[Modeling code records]

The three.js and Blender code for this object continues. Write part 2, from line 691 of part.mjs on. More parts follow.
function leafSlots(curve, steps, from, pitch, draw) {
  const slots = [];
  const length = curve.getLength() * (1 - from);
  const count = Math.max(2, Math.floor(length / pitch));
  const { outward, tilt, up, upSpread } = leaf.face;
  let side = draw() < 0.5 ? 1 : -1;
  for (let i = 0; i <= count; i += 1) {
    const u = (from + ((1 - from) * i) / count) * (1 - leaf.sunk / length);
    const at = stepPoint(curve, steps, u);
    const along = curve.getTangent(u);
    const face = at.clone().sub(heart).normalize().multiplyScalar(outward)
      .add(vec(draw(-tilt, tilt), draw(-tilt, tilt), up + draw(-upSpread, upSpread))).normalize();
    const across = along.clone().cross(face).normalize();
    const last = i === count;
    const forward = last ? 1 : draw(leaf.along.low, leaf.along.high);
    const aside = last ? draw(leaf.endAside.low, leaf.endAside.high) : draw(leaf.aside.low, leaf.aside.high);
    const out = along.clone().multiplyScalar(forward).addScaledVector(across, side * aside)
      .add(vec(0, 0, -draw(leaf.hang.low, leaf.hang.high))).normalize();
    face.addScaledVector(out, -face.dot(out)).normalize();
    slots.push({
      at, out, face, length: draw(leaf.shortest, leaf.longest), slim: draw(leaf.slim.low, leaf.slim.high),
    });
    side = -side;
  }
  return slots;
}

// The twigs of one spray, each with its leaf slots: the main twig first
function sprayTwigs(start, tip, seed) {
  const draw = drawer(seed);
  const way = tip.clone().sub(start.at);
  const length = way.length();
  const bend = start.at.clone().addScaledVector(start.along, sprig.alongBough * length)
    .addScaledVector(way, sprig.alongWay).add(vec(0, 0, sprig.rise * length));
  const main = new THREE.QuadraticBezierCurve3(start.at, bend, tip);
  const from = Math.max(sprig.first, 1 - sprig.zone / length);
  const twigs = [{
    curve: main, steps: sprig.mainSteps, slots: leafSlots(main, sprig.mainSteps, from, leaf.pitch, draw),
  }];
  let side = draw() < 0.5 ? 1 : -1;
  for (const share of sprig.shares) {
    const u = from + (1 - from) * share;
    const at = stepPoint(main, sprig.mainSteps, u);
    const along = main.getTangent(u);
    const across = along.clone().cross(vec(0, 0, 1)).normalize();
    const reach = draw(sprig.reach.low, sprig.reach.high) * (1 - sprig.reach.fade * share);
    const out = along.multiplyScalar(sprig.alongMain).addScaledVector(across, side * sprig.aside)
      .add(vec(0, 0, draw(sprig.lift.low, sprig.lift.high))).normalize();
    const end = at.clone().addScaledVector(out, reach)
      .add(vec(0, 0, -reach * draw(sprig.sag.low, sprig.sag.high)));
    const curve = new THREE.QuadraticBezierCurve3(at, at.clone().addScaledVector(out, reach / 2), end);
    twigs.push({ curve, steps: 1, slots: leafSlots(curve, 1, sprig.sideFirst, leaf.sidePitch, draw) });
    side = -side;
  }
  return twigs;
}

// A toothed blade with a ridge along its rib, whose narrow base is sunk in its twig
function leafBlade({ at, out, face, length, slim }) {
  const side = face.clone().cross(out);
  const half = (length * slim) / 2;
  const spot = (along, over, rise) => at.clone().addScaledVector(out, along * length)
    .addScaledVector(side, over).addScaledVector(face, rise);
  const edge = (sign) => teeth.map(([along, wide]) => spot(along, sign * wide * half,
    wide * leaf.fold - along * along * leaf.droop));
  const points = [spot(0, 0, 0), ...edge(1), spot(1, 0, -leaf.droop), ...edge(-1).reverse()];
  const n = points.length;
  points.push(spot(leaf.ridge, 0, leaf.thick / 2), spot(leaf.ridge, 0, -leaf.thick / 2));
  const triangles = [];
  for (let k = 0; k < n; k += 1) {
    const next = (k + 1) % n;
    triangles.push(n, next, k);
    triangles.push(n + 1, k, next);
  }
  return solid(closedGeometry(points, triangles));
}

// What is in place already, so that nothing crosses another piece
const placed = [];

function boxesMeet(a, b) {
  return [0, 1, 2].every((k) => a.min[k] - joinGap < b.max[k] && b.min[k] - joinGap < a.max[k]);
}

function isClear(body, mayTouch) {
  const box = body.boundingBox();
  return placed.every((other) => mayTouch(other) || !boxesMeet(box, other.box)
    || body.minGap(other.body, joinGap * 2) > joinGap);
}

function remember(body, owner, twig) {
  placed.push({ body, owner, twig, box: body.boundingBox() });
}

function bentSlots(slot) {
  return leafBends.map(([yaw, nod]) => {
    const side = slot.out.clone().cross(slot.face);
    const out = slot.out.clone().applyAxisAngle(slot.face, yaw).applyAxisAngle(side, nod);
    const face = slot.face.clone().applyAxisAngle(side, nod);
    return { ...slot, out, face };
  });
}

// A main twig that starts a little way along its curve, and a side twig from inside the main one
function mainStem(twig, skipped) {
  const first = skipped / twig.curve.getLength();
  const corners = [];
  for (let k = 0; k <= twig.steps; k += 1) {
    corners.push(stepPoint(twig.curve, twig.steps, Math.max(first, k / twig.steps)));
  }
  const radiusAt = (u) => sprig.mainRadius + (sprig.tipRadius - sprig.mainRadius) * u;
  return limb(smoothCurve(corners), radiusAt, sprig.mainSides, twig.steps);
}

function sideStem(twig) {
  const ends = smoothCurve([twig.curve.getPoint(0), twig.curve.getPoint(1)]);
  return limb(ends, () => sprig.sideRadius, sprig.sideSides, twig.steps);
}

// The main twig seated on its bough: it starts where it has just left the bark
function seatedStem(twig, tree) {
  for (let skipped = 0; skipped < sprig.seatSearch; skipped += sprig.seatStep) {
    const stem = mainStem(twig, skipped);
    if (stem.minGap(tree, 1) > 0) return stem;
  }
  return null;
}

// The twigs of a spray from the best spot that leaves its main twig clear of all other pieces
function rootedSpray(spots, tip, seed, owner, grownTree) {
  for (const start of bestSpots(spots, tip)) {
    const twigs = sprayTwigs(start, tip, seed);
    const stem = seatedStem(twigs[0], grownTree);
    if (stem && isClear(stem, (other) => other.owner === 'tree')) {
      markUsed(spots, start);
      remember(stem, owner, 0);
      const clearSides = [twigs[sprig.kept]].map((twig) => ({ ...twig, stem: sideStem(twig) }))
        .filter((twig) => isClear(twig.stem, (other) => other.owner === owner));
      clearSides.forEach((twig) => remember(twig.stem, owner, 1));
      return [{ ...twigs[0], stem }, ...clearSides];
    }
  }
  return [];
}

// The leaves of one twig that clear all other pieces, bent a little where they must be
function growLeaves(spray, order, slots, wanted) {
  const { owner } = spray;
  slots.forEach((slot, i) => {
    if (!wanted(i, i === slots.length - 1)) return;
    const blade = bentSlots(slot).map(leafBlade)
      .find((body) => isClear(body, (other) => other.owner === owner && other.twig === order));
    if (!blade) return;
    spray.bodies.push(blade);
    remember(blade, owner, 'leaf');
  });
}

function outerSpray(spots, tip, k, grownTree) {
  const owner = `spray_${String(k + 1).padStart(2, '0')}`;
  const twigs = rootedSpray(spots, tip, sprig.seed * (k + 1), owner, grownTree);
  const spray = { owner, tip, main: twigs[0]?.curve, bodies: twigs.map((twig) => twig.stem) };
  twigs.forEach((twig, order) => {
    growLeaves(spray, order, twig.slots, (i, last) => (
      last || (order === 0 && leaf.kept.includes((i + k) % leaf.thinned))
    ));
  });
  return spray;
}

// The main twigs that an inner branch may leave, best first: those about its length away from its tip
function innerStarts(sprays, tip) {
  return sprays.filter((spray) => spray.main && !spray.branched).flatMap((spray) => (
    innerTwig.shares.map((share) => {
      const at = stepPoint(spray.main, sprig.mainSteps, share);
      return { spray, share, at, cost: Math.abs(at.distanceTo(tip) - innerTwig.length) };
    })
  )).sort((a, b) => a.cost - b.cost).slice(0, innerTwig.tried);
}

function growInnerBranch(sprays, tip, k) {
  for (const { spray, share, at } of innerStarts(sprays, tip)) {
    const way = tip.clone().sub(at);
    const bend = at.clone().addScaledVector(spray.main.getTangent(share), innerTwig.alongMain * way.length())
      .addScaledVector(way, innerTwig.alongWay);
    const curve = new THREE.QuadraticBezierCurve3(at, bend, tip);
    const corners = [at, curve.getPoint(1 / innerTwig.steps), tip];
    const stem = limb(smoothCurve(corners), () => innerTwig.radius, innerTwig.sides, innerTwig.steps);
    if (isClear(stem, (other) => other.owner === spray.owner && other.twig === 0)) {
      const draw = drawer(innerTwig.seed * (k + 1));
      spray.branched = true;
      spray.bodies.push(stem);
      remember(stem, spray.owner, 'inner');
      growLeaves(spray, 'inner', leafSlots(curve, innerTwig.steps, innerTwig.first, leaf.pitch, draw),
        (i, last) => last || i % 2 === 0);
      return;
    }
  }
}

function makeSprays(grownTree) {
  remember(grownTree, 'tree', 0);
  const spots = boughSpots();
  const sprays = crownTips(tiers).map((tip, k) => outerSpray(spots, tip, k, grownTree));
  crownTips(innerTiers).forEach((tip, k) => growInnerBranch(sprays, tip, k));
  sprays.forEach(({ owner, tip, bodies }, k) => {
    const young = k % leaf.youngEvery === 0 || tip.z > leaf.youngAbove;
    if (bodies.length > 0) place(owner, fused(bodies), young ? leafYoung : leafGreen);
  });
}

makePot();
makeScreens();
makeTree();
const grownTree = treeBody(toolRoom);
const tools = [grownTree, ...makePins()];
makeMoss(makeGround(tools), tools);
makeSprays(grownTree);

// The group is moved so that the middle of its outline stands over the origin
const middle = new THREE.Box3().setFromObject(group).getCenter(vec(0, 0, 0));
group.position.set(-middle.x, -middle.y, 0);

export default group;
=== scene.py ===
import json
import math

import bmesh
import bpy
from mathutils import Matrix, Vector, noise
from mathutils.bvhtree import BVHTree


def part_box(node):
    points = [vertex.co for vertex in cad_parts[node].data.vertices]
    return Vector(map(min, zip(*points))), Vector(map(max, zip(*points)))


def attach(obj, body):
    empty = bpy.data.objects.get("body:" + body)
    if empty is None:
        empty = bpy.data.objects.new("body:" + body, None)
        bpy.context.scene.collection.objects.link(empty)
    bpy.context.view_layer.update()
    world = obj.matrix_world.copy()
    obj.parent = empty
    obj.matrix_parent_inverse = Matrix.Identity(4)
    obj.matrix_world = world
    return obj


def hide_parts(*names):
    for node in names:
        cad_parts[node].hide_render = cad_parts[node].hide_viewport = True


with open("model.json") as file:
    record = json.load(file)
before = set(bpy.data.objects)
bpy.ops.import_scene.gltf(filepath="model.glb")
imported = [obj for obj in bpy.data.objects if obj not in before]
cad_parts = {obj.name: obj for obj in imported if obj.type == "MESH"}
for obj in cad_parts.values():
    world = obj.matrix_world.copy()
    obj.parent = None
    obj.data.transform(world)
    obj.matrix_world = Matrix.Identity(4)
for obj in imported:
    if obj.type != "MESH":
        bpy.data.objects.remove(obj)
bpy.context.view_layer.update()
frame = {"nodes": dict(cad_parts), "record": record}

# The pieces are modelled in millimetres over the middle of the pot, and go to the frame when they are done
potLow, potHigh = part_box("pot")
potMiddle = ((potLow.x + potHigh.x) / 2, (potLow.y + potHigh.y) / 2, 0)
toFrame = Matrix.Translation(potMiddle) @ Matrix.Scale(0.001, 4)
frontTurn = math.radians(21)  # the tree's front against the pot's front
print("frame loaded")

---

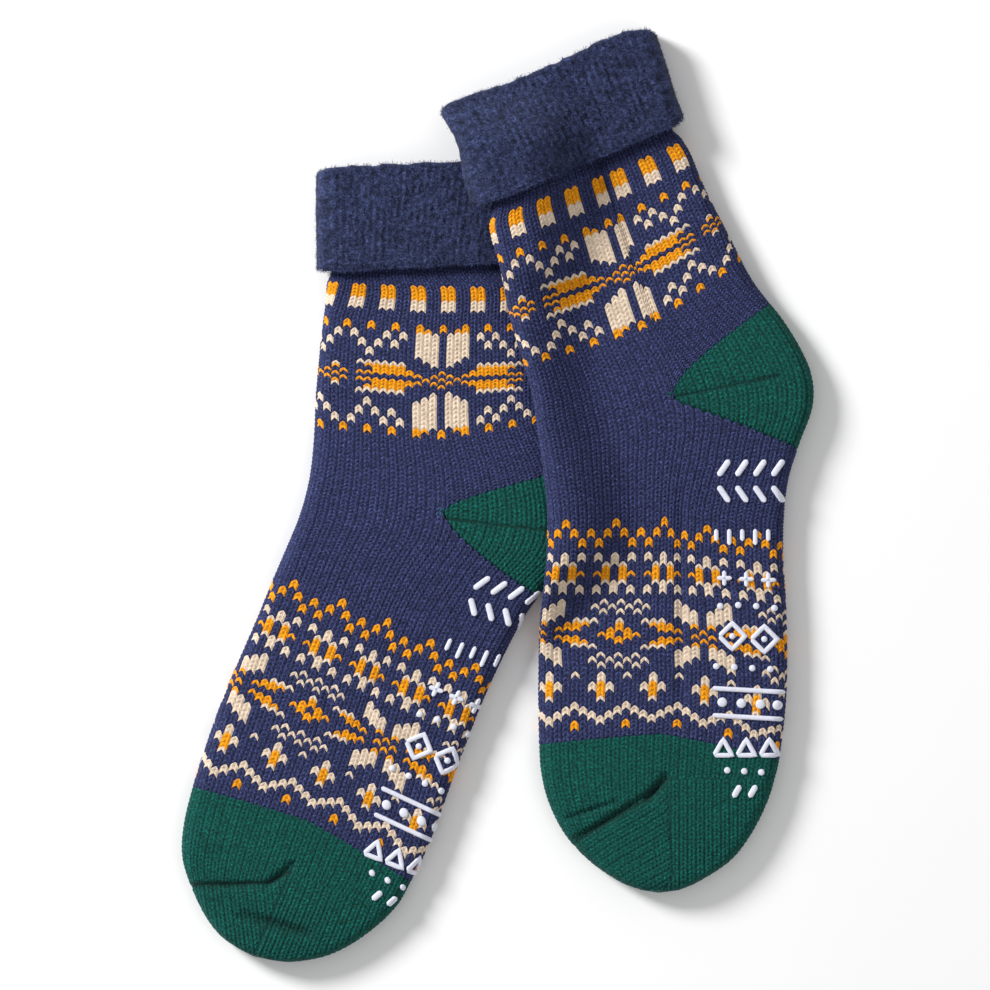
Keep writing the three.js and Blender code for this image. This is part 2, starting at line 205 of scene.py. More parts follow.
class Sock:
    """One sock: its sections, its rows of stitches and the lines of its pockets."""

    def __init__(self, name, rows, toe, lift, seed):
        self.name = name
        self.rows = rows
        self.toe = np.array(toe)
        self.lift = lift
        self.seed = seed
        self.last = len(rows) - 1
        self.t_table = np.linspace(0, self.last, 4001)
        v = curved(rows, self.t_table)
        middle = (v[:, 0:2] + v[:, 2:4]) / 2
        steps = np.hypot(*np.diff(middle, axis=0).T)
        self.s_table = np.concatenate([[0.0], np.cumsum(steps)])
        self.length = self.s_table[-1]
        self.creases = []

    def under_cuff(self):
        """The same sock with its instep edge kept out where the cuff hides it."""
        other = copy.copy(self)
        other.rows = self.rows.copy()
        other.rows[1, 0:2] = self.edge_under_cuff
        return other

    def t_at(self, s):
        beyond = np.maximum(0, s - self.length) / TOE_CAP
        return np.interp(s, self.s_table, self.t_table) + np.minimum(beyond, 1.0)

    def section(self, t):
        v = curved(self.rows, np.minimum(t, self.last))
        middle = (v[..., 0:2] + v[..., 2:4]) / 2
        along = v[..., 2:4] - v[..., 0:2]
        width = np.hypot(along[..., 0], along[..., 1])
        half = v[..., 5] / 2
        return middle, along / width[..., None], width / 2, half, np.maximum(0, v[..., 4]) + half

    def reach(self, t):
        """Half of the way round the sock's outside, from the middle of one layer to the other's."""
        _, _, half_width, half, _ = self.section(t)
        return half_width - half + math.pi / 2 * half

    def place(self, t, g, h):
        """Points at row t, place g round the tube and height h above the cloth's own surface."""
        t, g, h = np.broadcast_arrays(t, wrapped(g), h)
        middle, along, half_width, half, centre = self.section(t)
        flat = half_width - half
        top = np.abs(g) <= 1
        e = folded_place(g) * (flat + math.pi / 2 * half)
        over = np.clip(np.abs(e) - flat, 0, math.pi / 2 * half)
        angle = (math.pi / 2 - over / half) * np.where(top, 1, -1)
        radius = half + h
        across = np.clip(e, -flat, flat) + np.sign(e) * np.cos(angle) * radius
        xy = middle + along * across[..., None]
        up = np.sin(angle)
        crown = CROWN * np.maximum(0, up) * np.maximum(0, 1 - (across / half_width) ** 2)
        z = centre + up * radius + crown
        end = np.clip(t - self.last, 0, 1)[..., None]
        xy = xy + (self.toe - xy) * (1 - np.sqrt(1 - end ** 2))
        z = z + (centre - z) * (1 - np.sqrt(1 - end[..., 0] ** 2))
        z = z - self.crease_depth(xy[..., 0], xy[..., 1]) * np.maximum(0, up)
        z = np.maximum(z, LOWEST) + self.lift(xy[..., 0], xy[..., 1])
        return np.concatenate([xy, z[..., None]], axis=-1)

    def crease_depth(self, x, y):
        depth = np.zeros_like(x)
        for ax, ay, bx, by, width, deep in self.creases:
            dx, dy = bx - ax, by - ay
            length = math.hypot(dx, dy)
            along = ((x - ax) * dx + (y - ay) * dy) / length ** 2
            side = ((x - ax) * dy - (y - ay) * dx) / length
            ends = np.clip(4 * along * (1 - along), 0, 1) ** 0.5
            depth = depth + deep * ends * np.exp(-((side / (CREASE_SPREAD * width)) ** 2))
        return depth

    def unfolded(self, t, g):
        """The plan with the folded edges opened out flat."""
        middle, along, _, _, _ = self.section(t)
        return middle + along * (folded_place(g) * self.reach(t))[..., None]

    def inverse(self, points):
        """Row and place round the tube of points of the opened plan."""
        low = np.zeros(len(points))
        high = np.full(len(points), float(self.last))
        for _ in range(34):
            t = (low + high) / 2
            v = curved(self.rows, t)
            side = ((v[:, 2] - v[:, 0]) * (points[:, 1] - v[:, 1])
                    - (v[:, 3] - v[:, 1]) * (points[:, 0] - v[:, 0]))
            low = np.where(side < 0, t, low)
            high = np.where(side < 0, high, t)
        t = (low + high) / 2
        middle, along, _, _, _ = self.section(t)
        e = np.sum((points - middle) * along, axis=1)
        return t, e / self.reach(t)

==

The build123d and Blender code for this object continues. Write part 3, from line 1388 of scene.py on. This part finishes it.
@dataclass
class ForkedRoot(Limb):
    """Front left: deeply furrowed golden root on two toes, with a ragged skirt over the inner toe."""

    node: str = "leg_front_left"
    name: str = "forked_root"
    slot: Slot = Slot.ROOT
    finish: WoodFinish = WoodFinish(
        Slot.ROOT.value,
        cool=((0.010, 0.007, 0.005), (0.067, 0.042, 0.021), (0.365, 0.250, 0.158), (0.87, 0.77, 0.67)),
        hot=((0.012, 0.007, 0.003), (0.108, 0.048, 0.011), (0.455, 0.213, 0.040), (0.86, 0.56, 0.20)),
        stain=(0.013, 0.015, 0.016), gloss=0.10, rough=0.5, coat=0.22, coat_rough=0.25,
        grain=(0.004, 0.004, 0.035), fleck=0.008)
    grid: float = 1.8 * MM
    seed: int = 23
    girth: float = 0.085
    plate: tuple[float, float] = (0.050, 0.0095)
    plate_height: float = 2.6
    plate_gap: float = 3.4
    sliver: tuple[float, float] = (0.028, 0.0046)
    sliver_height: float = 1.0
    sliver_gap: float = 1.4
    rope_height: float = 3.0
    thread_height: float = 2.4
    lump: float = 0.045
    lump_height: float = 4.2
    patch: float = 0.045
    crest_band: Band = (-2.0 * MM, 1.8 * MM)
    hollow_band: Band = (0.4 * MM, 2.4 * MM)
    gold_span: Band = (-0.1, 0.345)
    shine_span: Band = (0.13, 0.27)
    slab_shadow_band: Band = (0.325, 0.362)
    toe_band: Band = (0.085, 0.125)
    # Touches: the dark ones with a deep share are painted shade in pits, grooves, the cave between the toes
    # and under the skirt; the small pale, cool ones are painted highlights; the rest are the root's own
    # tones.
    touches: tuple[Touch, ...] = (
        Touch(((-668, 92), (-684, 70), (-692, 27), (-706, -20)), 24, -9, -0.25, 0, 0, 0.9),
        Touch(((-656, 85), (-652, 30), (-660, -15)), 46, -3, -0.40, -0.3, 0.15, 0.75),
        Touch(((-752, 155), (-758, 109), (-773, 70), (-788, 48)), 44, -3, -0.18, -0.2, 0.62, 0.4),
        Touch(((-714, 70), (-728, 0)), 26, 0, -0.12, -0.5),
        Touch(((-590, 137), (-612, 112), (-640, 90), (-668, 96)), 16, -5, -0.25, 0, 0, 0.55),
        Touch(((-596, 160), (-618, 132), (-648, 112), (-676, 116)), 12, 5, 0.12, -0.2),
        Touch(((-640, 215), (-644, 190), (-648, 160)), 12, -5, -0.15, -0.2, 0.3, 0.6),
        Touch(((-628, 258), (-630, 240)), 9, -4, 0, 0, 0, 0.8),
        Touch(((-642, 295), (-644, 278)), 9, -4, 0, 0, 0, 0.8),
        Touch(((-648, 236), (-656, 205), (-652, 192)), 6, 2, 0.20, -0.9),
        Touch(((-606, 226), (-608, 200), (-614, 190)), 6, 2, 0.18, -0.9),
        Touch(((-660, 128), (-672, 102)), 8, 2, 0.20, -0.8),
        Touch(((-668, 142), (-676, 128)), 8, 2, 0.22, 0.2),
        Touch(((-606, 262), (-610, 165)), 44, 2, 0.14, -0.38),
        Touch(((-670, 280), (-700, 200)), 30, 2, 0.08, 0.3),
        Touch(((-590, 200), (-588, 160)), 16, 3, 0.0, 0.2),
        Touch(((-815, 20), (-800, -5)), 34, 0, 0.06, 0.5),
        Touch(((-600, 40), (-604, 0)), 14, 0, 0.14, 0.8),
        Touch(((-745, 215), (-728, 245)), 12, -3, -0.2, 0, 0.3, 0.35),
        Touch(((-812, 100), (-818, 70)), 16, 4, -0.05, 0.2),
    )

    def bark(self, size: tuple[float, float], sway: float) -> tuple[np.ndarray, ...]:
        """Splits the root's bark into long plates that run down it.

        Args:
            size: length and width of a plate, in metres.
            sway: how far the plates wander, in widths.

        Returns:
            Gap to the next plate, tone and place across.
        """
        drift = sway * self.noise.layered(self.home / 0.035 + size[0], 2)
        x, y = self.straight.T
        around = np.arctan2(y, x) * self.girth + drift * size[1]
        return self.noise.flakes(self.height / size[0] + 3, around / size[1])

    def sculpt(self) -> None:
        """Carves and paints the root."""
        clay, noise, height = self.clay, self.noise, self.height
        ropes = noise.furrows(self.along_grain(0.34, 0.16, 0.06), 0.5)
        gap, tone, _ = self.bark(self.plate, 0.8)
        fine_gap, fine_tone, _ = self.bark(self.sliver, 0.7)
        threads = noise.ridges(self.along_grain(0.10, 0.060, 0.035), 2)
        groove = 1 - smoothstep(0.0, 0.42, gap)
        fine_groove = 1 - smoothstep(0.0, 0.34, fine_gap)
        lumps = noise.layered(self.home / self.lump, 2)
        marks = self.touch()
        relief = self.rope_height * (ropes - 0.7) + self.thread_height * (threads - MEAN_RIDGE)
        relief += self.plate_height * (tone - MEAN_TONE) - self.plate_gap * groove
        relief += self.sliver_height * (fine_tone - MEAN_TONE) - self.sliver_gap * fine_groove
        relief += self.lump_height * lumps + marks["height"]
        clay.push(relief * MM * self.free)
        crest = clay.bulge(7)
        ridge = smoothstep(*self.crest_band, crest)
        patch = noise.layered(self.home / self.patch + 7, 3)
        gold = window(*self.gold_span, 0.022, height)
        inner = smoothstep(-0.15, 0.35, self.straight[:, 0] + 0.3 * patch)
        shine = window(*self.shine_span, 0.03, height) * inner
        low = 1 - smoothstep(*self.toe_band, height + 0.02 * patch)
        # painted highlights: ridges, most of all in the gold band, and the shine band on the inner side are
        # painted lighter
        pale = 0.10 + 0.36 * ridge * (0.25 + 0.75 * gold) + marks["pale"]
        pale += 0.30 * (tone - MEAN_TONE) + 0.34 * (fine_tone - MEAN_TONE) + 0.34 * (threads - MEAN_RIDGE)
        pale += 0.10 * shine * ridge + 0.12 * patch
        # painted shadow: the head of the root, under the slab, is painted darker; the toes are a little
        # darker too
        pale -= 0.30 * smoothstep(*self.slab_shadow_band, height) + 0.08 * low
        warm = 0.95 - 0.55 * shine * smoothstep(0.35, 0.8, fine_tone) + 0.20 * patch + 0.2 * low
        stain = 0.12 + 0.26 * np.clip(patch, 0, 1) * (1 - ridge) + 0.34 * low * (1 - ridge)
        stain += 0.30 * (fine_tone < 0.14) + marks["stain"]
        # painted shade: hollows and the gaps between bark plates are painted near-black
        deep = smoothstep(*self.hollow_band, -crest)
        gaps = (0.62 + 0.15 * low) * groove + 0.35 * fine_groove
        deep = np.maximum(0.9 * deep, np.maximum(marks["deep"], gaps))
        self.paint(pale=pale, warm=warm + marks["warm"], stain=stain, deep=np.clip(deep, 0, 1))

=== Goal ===
The required output is an exact reproduction of the lines starting at the one that contains "over the origin" and ending at the one that contains "if empty is". Both boundary lines belong to it.

=== The answer ===
// The group is moved so that the middle of its outline stands over the origin
const middle = new THREE.Box3().setFromObject(group).getCenter(vec(0, 0, 0));
group.position.set(-middle.x, -middle.y, 0);

export default group;
=== scene.py ===
import json
import math

import bmesh
import bpy
from mathutils import Matrix, Vector, noise
from mathutils.bvhtree import BVHTree


def part_box(node):
    points = [vertex.co for vertex in cad_parts[node].data.vertices]
    return Vector(map(min, zip(*points))), Vector(map(max, zip(*points)))


def attach(obj, body):
    empty = bpy.data.objects.get("body:" + body)
    if empty is None:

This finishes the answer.